━━ Records for the exercise ━━
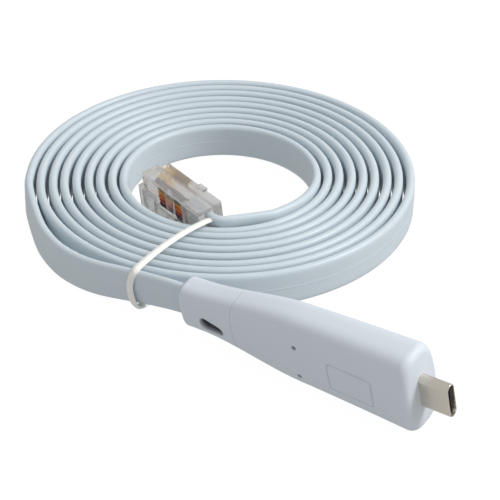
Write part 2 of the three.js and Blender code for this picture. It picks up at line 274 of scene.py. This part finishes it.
paintRecessShade(housingPlastic, (0.045, 0.05, 0.06))
blackTones = (0.010, 0.010, 0.011), (0.016, 0.016, 0.018)
blackPlastic = plastic("blackPlastic", *blackTones, (0.4, 0.55), 5000.0)
bandTones = (0.86, 0.85, 0.82), (0.91, 0.90, 0.87)
bandPlastic = plastic("bandPlastic", *bandTones, (0.4, 0.55), 4000.0, 0.3)
steelTones = (0.72, 0.66, 0.58), (0.82, 0.76, 0.68)
shellSteel = drawnMetal("shellSteel", *steelTones, (0.22, 0.36), (0.06, 1.0, 1.0), 0.25)
goldTones = (0.78, 0.50, 0.16), (0.90, 0.64, 0.26)
contactGold = drawnMetal("contactGold", *goldTones, (0.2, 0.35), (1.0, 1.0, 0.3), 0.2)
clearPlug = clearPlastic("clearPlug", (0.99, 0.985, 0.975), (0.05, 0.16))
print("stage: camera and materials")

# Cable: flat section with round edges and a fine moulded line along the middle of both sides
cable = dict(
    width=8.5,
    thickness=1.95,
    lineHeight=0.06,
    lineHalf=0.2,
    startRadius=44.85,  # of the spiral, straight in front of the coil
    pitch=2.7,
    aside=0.5,  # the turn beside the clear plug stands out this much
    asideTurn=8.05,
    asideHalf=0.13,
    settle=1.0,  # the last turn's end comes this much closer to its neighbour
    settleFrom=8.62,
    settleTo=9.0,
    startAzimuth=305.5,
    firstTurn=0.23,
    lastTurn=8.93,
    restHeight=4.25,
    plugHeight=6.2,
    collarLean=-12.0,
    plugLean=-7.0,
    driftShare=0.42,  # of a drift, shown as lean
    driftPoints=13,  # of the route, averaged
    leanLimit=0.2,
    riseBefore=0.25,
    riseAfter=0.12,
    nearBlend=(3, 26),
    farBlend=(8, 24),
    turnsPerStep=1 / 45,
    step=2.0,
)
# The tail from inside the housing's cable end to the coil, in mm from the housing's foot
tailPoints = [
    (2.6, 0.23, 7.93),
    (-0.8, 0.17, 7.7),
    (-4.3, 0.15, 7.3),
    (-9.0, 0.15, 6.55),
    (-15.2, -0.15, 5.6),
    (-21.3, -0.75, 4.85),
    (-26.9, -0.7, 4.4),
    (-33.4, 0.4, 4.25),
    (-39.7, 3.1, 4.25),
    (-45.4, 6.9, 4.25),
]
# The bend from the coil's inner turn into the clear plug, then straight on inside it
leadPoints = [
    (-8.94, 28.02, 6.2),
    (-9.73, 27.35, 6.2),
    (-10.68, 27.00, 6.2),
    (-11.58, 27.07, 6.2),
    (-12.31, 27.27, 6.2),
    (-15.16, 28.20, 6.2),
    (-18.96, 29.45, 6.2),
]
# How far the turns' upper edges stand out from an even spiral, in mm, at the front, the back and the sides
frontDrift = [0.3, -0.7, -0.4, 0.5, -0.1, -0.5, 0.3, 0.3, 0.7]
backDrift = [0.7, 0.8, 1.0, 0.1, 0.4, -0.4, -0.6, -0.5, -0.9]
sideDrift = [-0.3, 0.2, -0.2, 0.3, 0.1, -0.2, 0.25, 0.0, 0.2]


# Spiral: radius = startRadius - pitch * turns + aside * exp(-((turns - asideTurn) / asideHalf)^2), and
# settle more at the last turn's end; azimuth = startAzimuth - 360 * turns. The last turn rises by a
# smoothstep from restHeight to plugHeight.
def spiral(s, turns):
    push = np.exp(-(((turns - s["asideTurn"]) / s["asideHalf"]) ** 2))
    radius = s["startRadius"] - s["pitch"] * turns + s["aside"] * push
    radius = radius + s["settle"] * smoothstep(turns, s["settleFrom"], s["settleTo"])
    azimuth = (s["startAzimuth"] - 360 * turns) * deg
    x = coilCentre[0] + radius * np.cos(azimuth)
    y = coilCentre[1] + radius * np.sin(azimuth)
    start, stop = s["lastTurn"] - s["riseBefore"], s["lastTurn"] + s["riseAfter"]
    rise = smoothstep(turns, start, stop) * (s["plugHeight"] - s["restHeight"])
    return np.stack([x, y, s["restHeight"] + rise], 1)


def cableRoute(s):
    turns = np.arange(s["firstTurn"], s["lastTurn"], s["turnsPerStep"])
    return smoothRoute(np.vstack([tailPoints, spiral(s, turns), leadPoints]), s["step"])


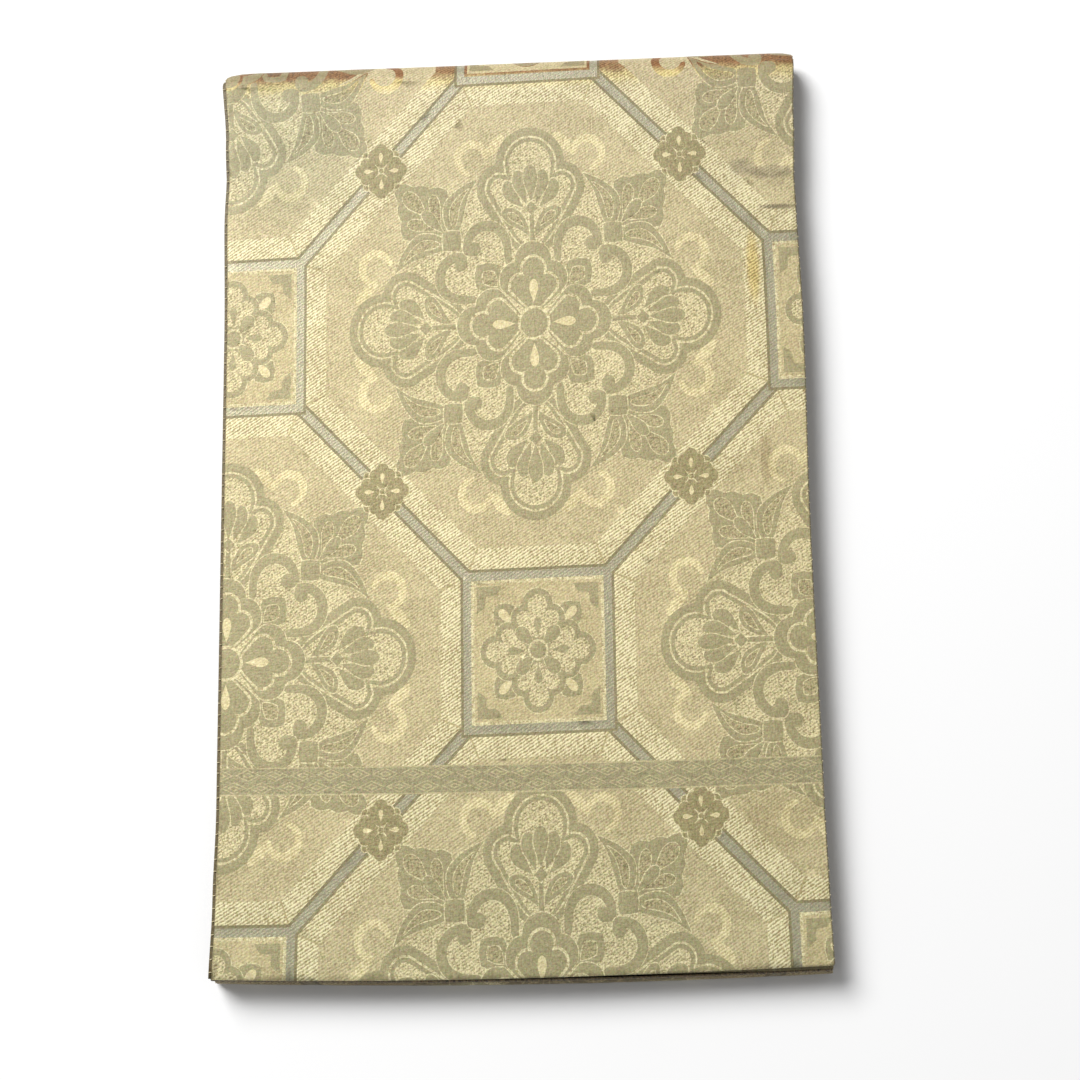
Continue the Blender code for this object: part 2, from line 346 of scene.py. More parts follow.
def weave_material(
    name, dark, light, hatch=0.3, grain=0.5, fleck=0.0, patchy=0.6, shine=0.15, rough=0.5, wear=0.0
):
    """Silk threads of one kind, from their shade colour to their light colour.

    hatch is the strength of the slanting twill line, grain that of the fine weave, fleck that of
    short bright floats, and patchy how far the threads differ from one place to the next. shine is
    how metallic they are, and the last how strongly a painted brown reflection and a painted yellow
    glint tint them over the far fold.
    """
    made = bpy.data.materials.new(name)
    made.use_nodes = True
    tree = made.node_tree
    shader = tree.nodes["Principled BSDF"]
    shader.inputs["Roughness"].default_value = rough
    shader.inputs["Metallic"].default_value = shine
    shader.inputs["Specular IOR Level"].default_value = 0.45
    shader.inputs["Sheen Weight"].default_value = 0.12
    shader.inputs["Sheen Roughness"].default_value = 0.4

    def node(kind, **settings):
        added = tree.nodes.new(kind)
        for key, value in settings.items():
            setattr(added, key, value)
        return added

    def math_node(operation, first, second, clamp=False):
        added = node("ShaderNodeMath", operation=operation, use_clamp=clamp)
        for socket, value in zip(added.inputs, (first, second)):
            if isinstance(value, float):
                socket.default_value = value
            else:
                tree.links.new(value, socket)
        return added.outputs[0]

    def noise_node(vector, scale, detail=2.0, roughness=0.5):
        added = node("ShaderNodeTexNoise")
        added.inputs["Scale"].default_value = scale
        added.inputs["Detail"].default_value = detail
        added.inputs["Roughness"].default_value = roughness
        tree.links.new(vector, added.inputs["Vector"])
        return added.outputs["Fac"]

    def mapped(vector, turn, size):
        added = node("ShaderNodeMapping")
        added.inputs["Rotation"].default_value = (0.0, 0.0, math.radians(turn))
        added.inputs["Scale"].default_value = (*size, 1.0)
        tree.links.new(vector, added.inputs["Vector"])
        return added.outputs["Vector"]

    def centred(value, strength):
        return math_node("MULTIPLY", math_node("SUBTRACT", value, 0.5), strength)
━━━
### [What to work on]
Using the data above, reproduce every line exactly.

### [In response]
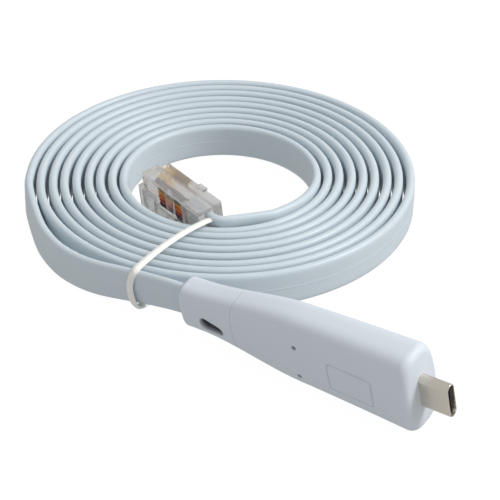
Write part 2 of the three.js and Blender code for this picture. It picks up at line 274 of scene.py. This part finishes it.
paintRecessShade(housingPlastic, (0.045, 0.05, 0.06))
blackTones = (0.010, 0.010, 0.011), (0.016, 0.016, 0.018)
blackPlastic = plastic("blackPlastic", *blackTones, (0.4, 0.55), 5000.0)
bandTones = (0.86, 0.85, 0.82), (0.91, 0.90, 0.87)
bandPlastic = plastic("bandPlastic", *bandTones, (0.4, 0.55), 4000.0, 0.3)
steelTones = (0.72, 0.66, 0.58), (0.82, 0.76, 0.68)
shellSteel = drawnMetal("shellSteel", *steelTones, (0.22, 0.36), (0.06, 1.0, 1.0), 0.25)
goldTones = (0.78, 0.50, 0.16), (0.90, 0.64, 0.26)
contactGold = drawnMetal("contactGold", *goldTones, (0.2, 0.35), (1.0, 1.0, 0.3), 0.2)
clearPlug = clearPlastic("clearPlug", (0.99, 0.985, 0.975), (0.05, 0.16))
print("stage: camera and materials")

# Cable: flat section with round edges and a fine moulded line along the middle of both sides
cable = dict(
    width=8.5,
    thickness=1.95,
    lineHeight=0.06,
    lineHalf=0.2,
    startRadius=44.85,  # of the spiral, straight in front of the coil
    pitch=2.7,
    aside=0.5,  # the turn beside the clear plug stands out this much
    asideTurn=8.05,
    asideHalf=0.13,
    settle=1.0,  # the last turn's end comes this much closer to its neighbour
    settleFrom=8.62,
    settleTo=9.0,
    startAzimuth=305.5,
    firstTurn=0.23,
    lastTurn=8.93,
    restHeight=4.25,
    plugHeight=6.2,
    collarLean=-12.0,
    plugLean=-7.0,
    driftShare=0.42,  # of a drift, shown as lean
    driftPoints=13,  # of the route, averaged
    leanLimit=0.2,
    riseBefore=0.25,
    riseAfter=0.12,
    nearBlend=(3, 26),
    farBlend=(8, 24),
    turnsPerStep=1 / 45,
    step=2.0,
)
# The tail from inside the housing's cable end to the coil, in mm from the housing's foot
tailPoints = [
    (2.6, 0.23, 7.93),
    (-0.8, 0.17, 7.7),
    (-4.3, 0.15, 7.3),
    (-9.0, 0.15, 6.55),
    (-15.2, -0.15, 5.6),
    (-21.3, -0.75, 4.85),
    (-26.9, -0.7, 4.4),
    (-33.4, 0.4, 4.25),
    (-39.7, 3.1, 4.25),
    (-45.4, 6.9, 4.25),
]
# The bend from the coil's inner turn into the clear plug, then straight on inside it
leadPoints = [
    (-8.94, 28.02, 6.2),
    (-9.73, 27.35, 6.2),
    (-10.68, 27.00, 6.2),
    (-11.58, 27.07, 6.2),
    (-12.31, 27.27, 6.2),
    (-15.16, 28.20, 6.2),
    (-18.96, 29.45, 6.2),
]
# How far the turns' upper edges stand out from an even spiral, in mm, at the front, the back and the sides
frontDrift = [0.3, -0.7, -0.4, 0.5, -0.1, -0.5, 0.3, 0.3, 0.7]
backDrift = [0.7, 0.8, 1.0, 0.1, 0.4, -0.4, -0.6, -0.5, -0.9]
sideDrift = [-0.3, 0.2, -0.2, 0.3, 0.1, -0.2, 0.25, 0.0, 0.2]


# Spiral: radius = startRadius - pitch * turns + aside * exp(-((turns - asideTurn) / asideHalf)^2), and
# settle more at the last turn's end; azimuth = startAzimuth - 360 * turns. The last turn rises by a
# smoothstep from restHeight to plugHeight.
def spiral(s, turns):
    push = np.exp(-(((turns - s["asideTurn"]) / s["asideHalf"]) ** 2))
    radius = s["startRadius"] - s["pitch"] * turns + s["aside"] * push
    radius = radius + s["settle"] * smoothstep(turns, s["settleFrom"], s["settleTo"])
    azimuth = (s["startAzimuth"] - 360 * turns) * deg
    x = coilCentre[0] + radius * np.cos(azimuth)
    y = coilCentre[1] + radius * np.sin(azimuth)
    start, stop = s["lastTurn"] - s["riseBefore"], s["lastTurn"] + s["riseAfter"]
    rise = smoothstep(turns, start, stop) * (s["plugHeight"] - s["restHeight"])
    return np.stack([x, y, s["restHeight"] + rise], 1)


def cableRoute(s):
    turns = np.arange(s["firstTurn"], s["lastTurn"], s["turnsPerStep"])
    return smoothRoute(np.vstack([tailPoints, spiral(s, turns), leadPoints]), s["step"])


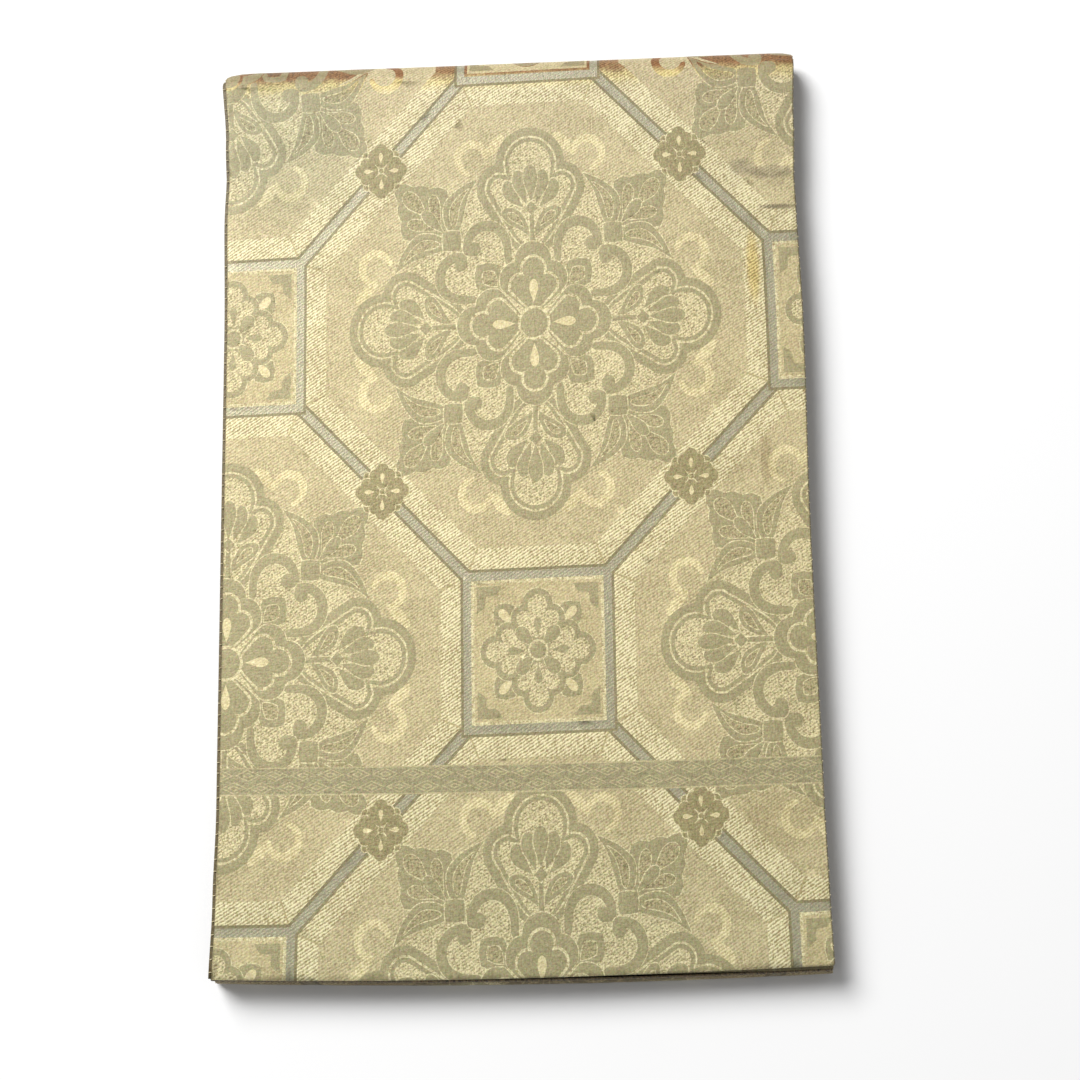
Continue the Blender code for this object: part 2, from line 346 of scene.py. More parts follow.
def weave_material(
    name, dark, light, hatch=0.3, grain=0.5, fleck=0.0, patchy=0.6, shine=0.15, rough=0.5, wear=0.0
):
    """Silk threads of one kind, from their shade colour to their light colour.

    hatch is the strength of the slanting twill line, grain that of the fine weave, fleck that of
    short bright floats, and patchy how far the threads differ from one place to the next. shine is
    how metallic they are, and the last how strongly a painted brown reflection and a painted yellow
    glint tint them over the far fold.
    """
    made = bpy.data.materials.new(name)
    made.use_nodes = True
    tree = made.node_tree
    shader = tree.nodes["Principled BSDF"]
    shader.inputs["Roughness"].default_value = rough
    shader.inputs["Metallic"].default_value = shine
    shader.inputs["Specular IOR Level"].default_value = 0.45
    shader.inputs["Sheen Weight"].default_value = 0.12
    shader.inputs["Sheen Roughness"].default_value = 0.4

    def node(kind, **settings):
        added = tree.nodes.new(kind)
        for key, value in settings.items():
            setattr(added, key, value)
        return added

    def math_node(operation, first, second, clamp=False):
        added = node("ShaderNodeMath", operation=operation, use_clamp=clamp)
        for socket, value in zip(added.inputs, (first, second)):
            if isinstance(value, float):
                socket.default_value = value
            else:
                tree.links.new(value, socket)
        return added.outputs[0]

    def noise_node(vector, scale, detail=2.0, roughness=0.5):
        added = node("ShaderNodeTexNoise")
        added.inputs["Scale"].default_value = scale
        added.inputs["Detail"].default_value = detail
        added.inputs["Roughness"].default_value = roughness
        tree.links.new(vector, added.inputs["Vector"])
        return added.outputs["Fac"]

    def mapped(vector, turn, size):
        added = node("ShaderNodeMapping")
        added.inputs["Rotation"].default_value = (0.0, 0.0, math.radians(turn))
        added.inputs["Scale"].default_value = (*size, 1.0)
        tree.links.new(vector, added.inputs["Vector"])
        return added.outputs["Vector"]

    def centred(value, strength):
        return math_node("MULTIPLY", math_node("SUBTRACT", value, 0.5), strength)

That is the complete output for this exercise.